Search code examples
regexpython-3.xlookbehind

RegEx look-behind '(?<=\n|\A)' does not work because of variable length


I use Python (3) and need a regular expression that matches at the beginning of the string or right after a newline.

I must add the re.DOTALL flag though because I need to process multiple lines at once. The example here is just simplified.

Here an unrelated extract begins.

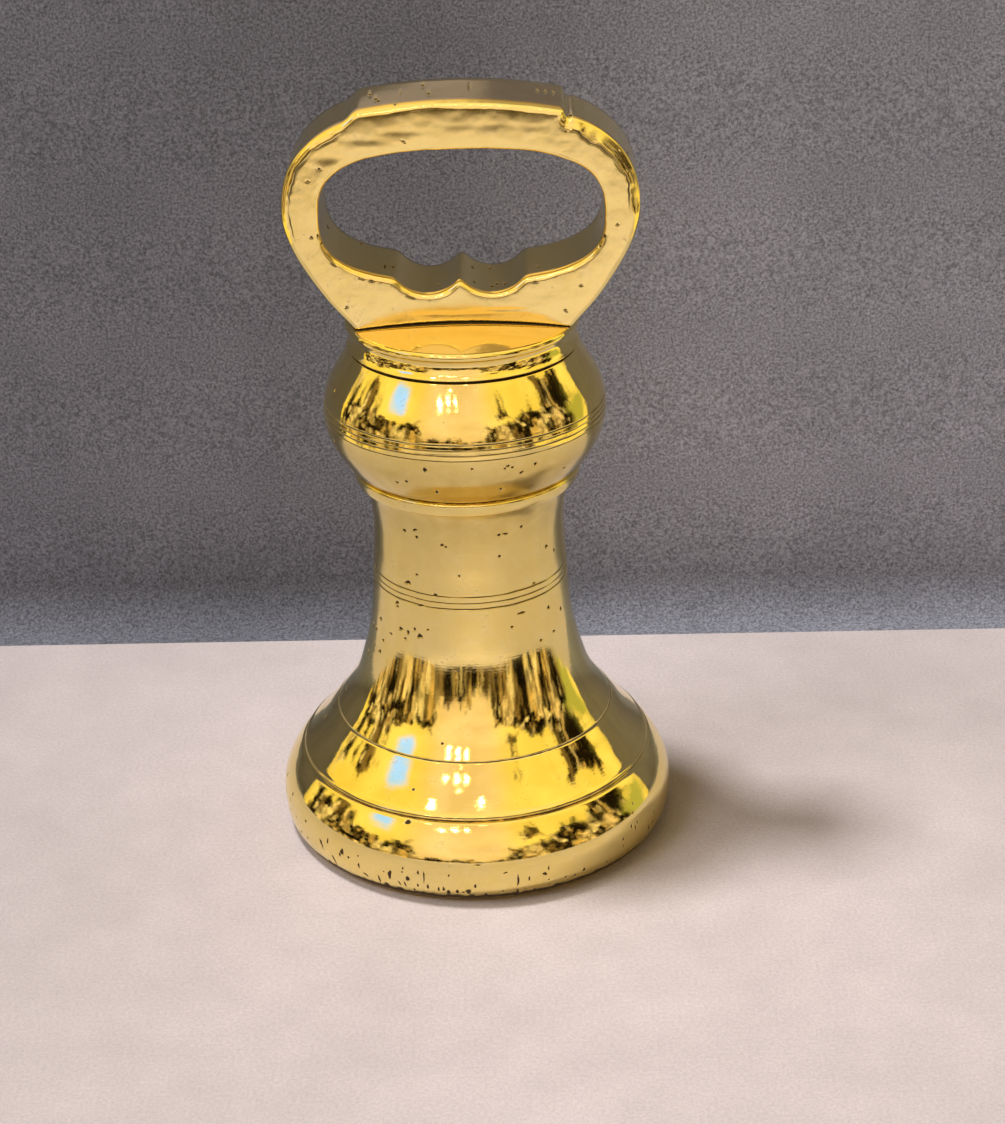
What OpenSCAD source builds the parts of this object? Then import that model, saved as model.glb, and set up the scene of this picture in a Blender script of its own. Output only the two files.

What I came up with is this lookbehind:

(?<=\n|\A)start of line

I tested it on regex101.com where it works, but running it in my Python 3.5 console leads to this error traceback:

$ python3
Python 3.5.1+ (default, Mar 30 2016, 22:46:26) 
[GCC 5.3.1 20160330] on linux
Type "help", "copyright", "credits" or "license" for more information.
>>> import re
>>> re.search(r'(?<=\n|\A)start of line', 'just any text to test', re.DOTALL)
Traceback (most recent call last):
  File "<stdin>", line 1, in <module>
  File "/usr/lib/python3.5/re.py", line 173, in search
    return _compile(pattern, flags).search(string)
  File "/usr/lib/python3.5/re.py", line 293, in _compile
    p = sre_compile.compile(pattern, flags)
  File "/usr/lib/python3.5/sre_compile.py", line 540, in compile
    code = _code(p, flags)
  File "/usr/lib/python3.5/sre_compile.py", line 525, in _code
    _compile(code, p.data, flags)
  File "/usr/lib/python3.5/sre_compile.py", line 158, in _compile
    raise error("look-behind requires fixed-width pattern")
sre_constants.error: look-behind requires fixed-width pattern
>>> 

What can I use instead to overcome this limitation?


Solution

  • Since \A is not a character, the error message makes sense.

    Try this instead

    re.search(r'^start of line', 'just any text to test', re.MULTILINE)
    

    DOTALL is only relevant when you use . in your regular expression.

    Maybe regex101 uses the third party regex package instead of re from the standard library.

    >>> import regex
    >>> regex.search(r'(?<=\n|\A)line', 'test\nline')
    <regex.Match object; span=(5, 9), match='line'>
    

    As you can see, regex accepts variable width lookbehind patterns.